REPUBLIKA.CO.ID, MOSKOW--Presiden Rusia, Dmitry Medvedev, telah menandatangani dekrit pengampunan bagi empat mata-mata asing sehingga mereka dapat ditukar dengan 10 orang yang dituduh mata-mata Rusia di Amerika Serikat. Pernyataan Kremlin ini dilakukan oleh kantor berita Rusia, yang memberitakan Medvedev mengampuni warga Rusia Alexander Zaporozhsky, Gennady Vasilenko, Sergei Skripal, dan Igor Sutyagin.
Juru bicara Medvedev Natalia Timakova mengatakan dalam pernyataan bahwa keempat telah mengajukan permohonan grasi mereka mengakui kesalahannya.
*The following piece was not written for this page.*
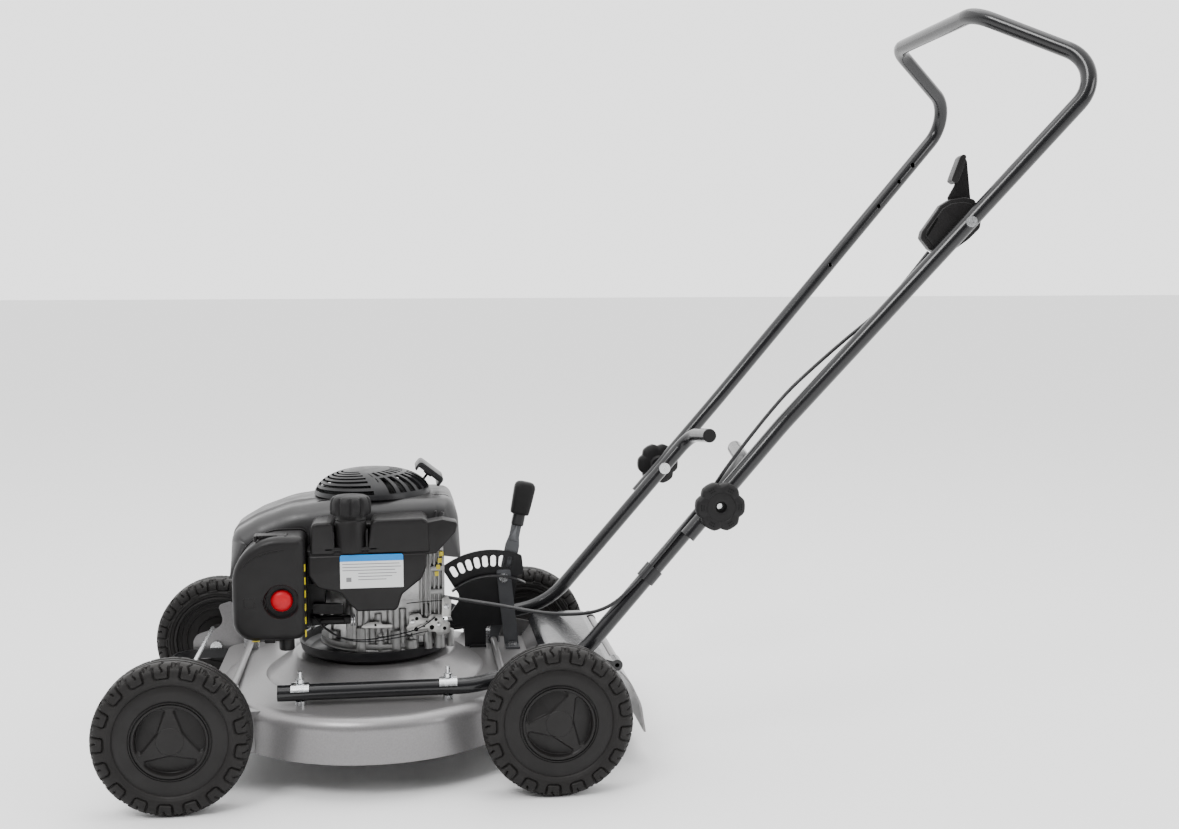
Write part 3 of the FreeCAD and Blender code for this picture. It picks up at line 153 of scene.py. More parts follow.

Departemen Luar Negeri Rusia juga mengeluarkan pernyataan yang mengatakan bahwa Foreign Intelligence Service Rusia dan CIA bertindak atas perintah dari 'para pimpinan negara' untuk melakukan penukaran 10 warga Rusia yang ditangkap di Amerika Serikat dengan tuduhan mata-mata dengan empat warga Rusia dihukum sebelumnya.
Dikatakan bahwa pertukaran dilakukan dalam konteks "keseluruhan perbaikan hubungan AS-Rusia dan memberi mereka dinamika baru." "Perjanjian itu memberikan alasan untuk percaya bahwa apa yang telah ditetapkan oleh pemimpin Rusia dan Amerika Serikat akan diimplementasikan dan upaya untuk menggagalkannya tak akan berhasil," ujar pernyataan dari Deplu Rusia.
Ke-10 agen Rusia kalaupun nantinya dibebaskan oleh Amerika Serikat tampaknya tidak akan disambut sebagai pahlawan di Rusia. Kremlin justru menganggap penangkapan itu sebagai "kejadian memalukan" dan menghindari kerusakan lebih lanjut dalam hubungan dengan Washington. Bahkan surat kabar independen dan komentator liberal di Rusia telah mengejek mereka adalah anggota jaringan mata-mata kacangan dan produk dari pelatihan intelijen tingkat rendah.
Aktivis HAM Rusia menyambut baik ide pertukaran itu. Salah seorang yang dicurigai mata-mata Barat, analis militer Igor Sutyagin, mengatakan bahwa informasi yang dia diberikan kepada sebuah perusahaan Inggris yang diklaim penyidik adalah CIA berasal dari sumber-sumber terbuka.
Keluarganya mengatakan kepada wartawan bahwa Sutyagin minggu ini mengatakan dia dipaksa menandatangani sebuah pengakuan, meskipun ia bersikeras tidak bersalah dan tidak ingin meninggalkan Rusia. Amnesty International memperingatkan bahwa kesepakatan atas bebasnya Sutyagin, yang mengharuskan dia untuk meninggalkan Rusia, merupakan bentuk pengasingan secara paksa, yang dilarang di bawah hukum internasional.